Le subordinatianisme échappe au dilemme en disant : Dieu lui-même est
unique ; le Christ n'est pas Dieu, mais simplement un être tout proche de
Dieu. Ainsi le scandale est écarté, mais de la sorte, comme nous l'avons
abondamment montré plus haut, l'homme est coupé de Dieu même, cantonné dans
l'approche préliminaire. Dieu devient pour ainsi dire un monarque
constitutionnel ; la foi n'a pas affaire à lui, mais seulement à ses
ministres
21. Si l'on n'admet pas cela,
si l'on croit réellement à la
souveraineté de Dieu, à la présence du « plus grand » dans le plus petit,
alors il faut tenir fermement que Dieu est homme, que l'être de Dieu et
celui de l'homme se compénètrent ; ainsi la foi au Christ deviendra le point
de départ pour la doctrine trinitaire.
Le monarchianisme, dont nous avons déjà évoqué la solution, résout le
dilemme en sens inverse. Il maintient fermement l'unité de Dieu ; mais en
même temps il prend au sérieux ce Dieu qui vient à notre rencontre, d'abord
comme créateur et père, ensuite comme fils et rédempteur dans le Christ et
enfin comme Saint-Esprit. Mais ces trois formes ne sont considérées que
comme des masques de Dieu, qui nous renseignent sur nous-mêmes,
mais
nullement sur Dieu. Si séduisante que paraisse cette solution, il n'en
résulte pas moins que l'homme reste finalement enfermé en lui-même, sans
pouvoir atteindre le Dieu véritable. Les résurgences du monarchianisme dans
l'histoire de la pensée moderne confirment cela une nouvelle fois. Hegel et
Schelling, dans leur tentative d'interpréter philosophiquement le
christianisme et de penser la philosophie à partir du christianisme, se sont
rattachés à cet essai de philosophie du christianisme, fait par l'Église
ancienne. En partant de là, ils ont espéré pouvoir rendre la doctrine
trinitaire transparente et utilisable pour la raison, en faire la clé de
toute intelligence de l'être, en lui donnant le sens purement philosophique
censé être le sien. Il ne nous est pas possible, bien sûr, de présenter ici
exhaustivement ces tentatives - les plus exaltantes faites jusqu'à ce jour -
d'une assimilation de la foi chrétienne par la pensée. Il suffira d'indiquer
comment l'impasse, qui nous a parue typique du monarchianisme (modalisme),
se retrouve pratiquement ici.
Le point de départ reste l'idée que la doctrine trinitaire est l'expression
de la dimension historique de Dieu, de la manière dont Dieu apparaît dans
l'histoire. En allant jusqu'au bout de cette idée, Hegel et, de façon
différente, Schelling en viennent à ne plus distinguer ce processus de
l'épiphanie historique de Dieu, d'avec un Dieu qui serait au-delà, immuable
en lui-même ; ils voient désormais dans le devenir de l'histoire, le devenir
de Dieu lui-même. La forme historique de Dieu est alors le mouvement
progressif du divin devenant lui-même ; l'histoire est bien le devenir du
Logos, mais le Logos lui-même n'est réel que dans ce devenir de l'histoire.

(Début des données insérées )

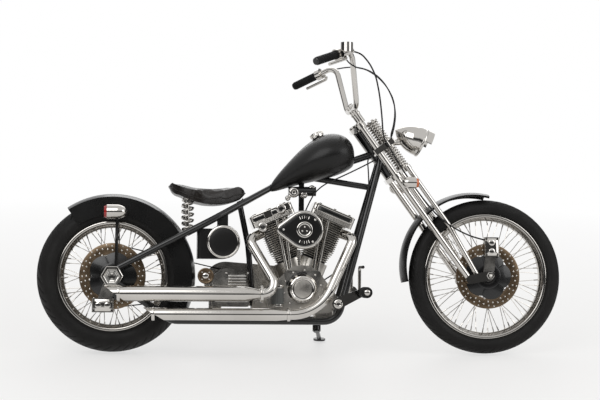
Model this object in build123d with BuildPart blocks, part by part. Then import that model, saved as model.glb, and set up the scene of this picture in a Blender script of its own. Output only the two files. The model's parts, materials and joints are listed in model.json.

En d'autres termes, c'est dans l'histoire seulement que le logos - le sens
de tout être - s'engendre graduellement pour devenir lui-même.
L'historicisation de la doctrine trinitaire, telle qu'elle est impliquée
dans le monarchianisme, devient ainsi l'historicisation de Dieu. Cela
revient à dire que le « Sens »
(Ndlr : le sens concerne ce qui se
construit dans la pensée) n'est plus le créateur de l'histoire, mais
que l'histoire devient créatrice du « Sens », celui-ci devenant créature de
l'histoire. Karl Marx a, sur ce point, poussé résolument plus loin la
réflexion ; si le sens ne précède pas l'homme, il se trouve dans l'avenir
que l'homme doit lui-même promouvoir de haute lutte.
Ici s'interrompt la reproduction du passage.